Юхан глубоко дышал, и она поняла, что он плакал.

– Она странная, – сказал он тихо.

– Странная? Кто?

– София. – Юхан отвел глаза.

– София? С чего ты о ней подумал?

– Ничего особенного, но она стала такая странная, – продолжил он. – Там, на «Свободном падении». Кричала на меня, называла Мартином…

София запаниковала, подумала Жанетт. Вот и все странности. Она поправила полотенце, сползшее с худеньких плеч Юхана.

– А что было потом?

– Я помню только, как тот мужик ударил тебя бутылкой по голове и ты упала. Потом, по-моему, София убежала и тоже где-то свалилась… А потом я очнулся в больнице.

Жанетт посмотрела на сына.

– Юхан, как же хорошо, что ты мне это рассказал.
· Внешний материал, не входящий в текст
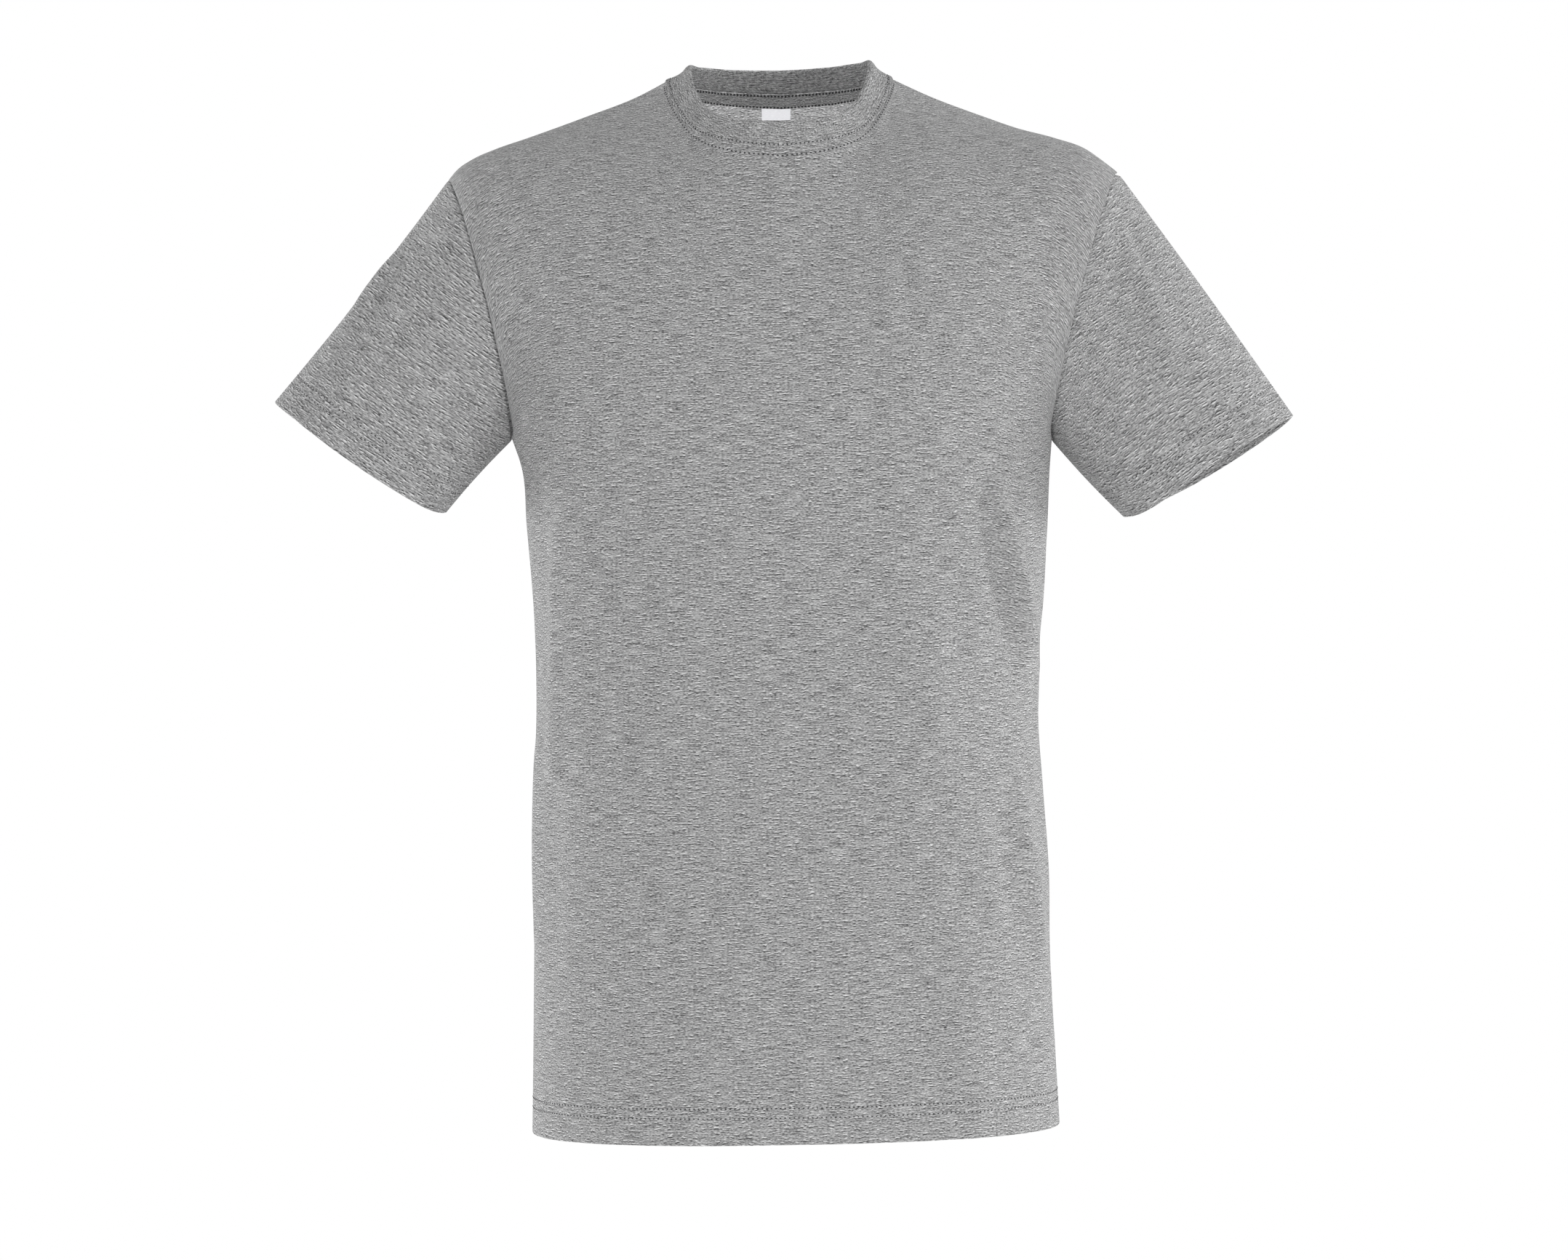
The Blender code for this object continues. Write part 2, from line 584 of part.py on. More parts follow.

Она крепко обняла мальчика, а потом они заплакали – оба одновременно.

Эдсвикен

Послеобеденное солнце освещало большую, построенную на рубеже веков виллу, расположенную в стороне от людских глаз, у воды. Узкая кленовая аллея, посыпанная гравием, вела вниз, к дому. София остановила машину на гравийной площадке, заглушила мотор и посмотрела сквозь ветровое стекло. Серое, стального цвета небо. Дождь, ливший как из ведра, немного утих.

Так вот где живет семейство Лундстрём.

Большой, недавно отремонтированный деревянный дом. Красный с белыми углами, два этажа, застекленная веранда и башенка над восточным крылом, там же входная дверь. Неподалеку от дома София рассмотрела за деревьями лодочный сарай. На участке располагались еще одно строение и плавательный бассейн, скрытый высоким забором. Дом казался безлюдным, словно здесь никто никогда не жил. София бросила взгляд на часы, чтобы проверить, не явилась ли она раньше времени, но нет, она даже опоздала на пару минут.

Она вылезла из машины и зашагала по дорожке к дому. Когда она поднималась на широкую лестницу, ведущую к входной двери, в холле башенки зажегся свет, дверь открылась, и в дверном проеме появилась низкорослая, очень худая женщина, закутанная в темный плед. – Входите и закройте за собой дверь, – сказала Аннет Лундстрём. – Плащ можете повесить в комнате налево.

София закрыла дверь. Аннет Лундстрём, качнувшись в прихожей, отступила вправо. Везде стояли штабели коробок, куда обычно складывают вещи при переездах. София повесила плащ, взяла сумочку под мышку и последовала за женщиной в комнату.

Аннет Лундстрём было сорок лет, но выглядела она почти на шестьдесят. Отросшие волосы торчали как пакля. Она с измученным видом скрючилась на диване, заваленном одеждой.

– Садитесь, – тихо пригласила она, указывая на кресло с другой стороны столика.

София вопросительно посмотрела на большую лампу, лежавшую на сиденье.

– Да, можете поставить ее на пол. – Аннет закашлялась. – Простите за беспорядок, я переезжаю.

В комнате было холодно. Видимо, отопление уже отключили.

София подумала о положении семьи Лундстрём. Обвинение в педофилии, за которым последовала попытка самоубийства. Инцест. Карл Лундстрём повесился в тюрьме. Впал в кому и позднее скончался. Как шептались, в результате грубой врачебной ошибки.

О дочери заботится социальная служба.

София смотрела на сидевшую перед ней женщину. Когда-то она была красивой – до того, как жизнь повернулась к ней спиной.

София убрала лампу с кресла.

– Хотите кофе? – Аннет потянулась за полупустым френч-прессом, стоявшим на столе.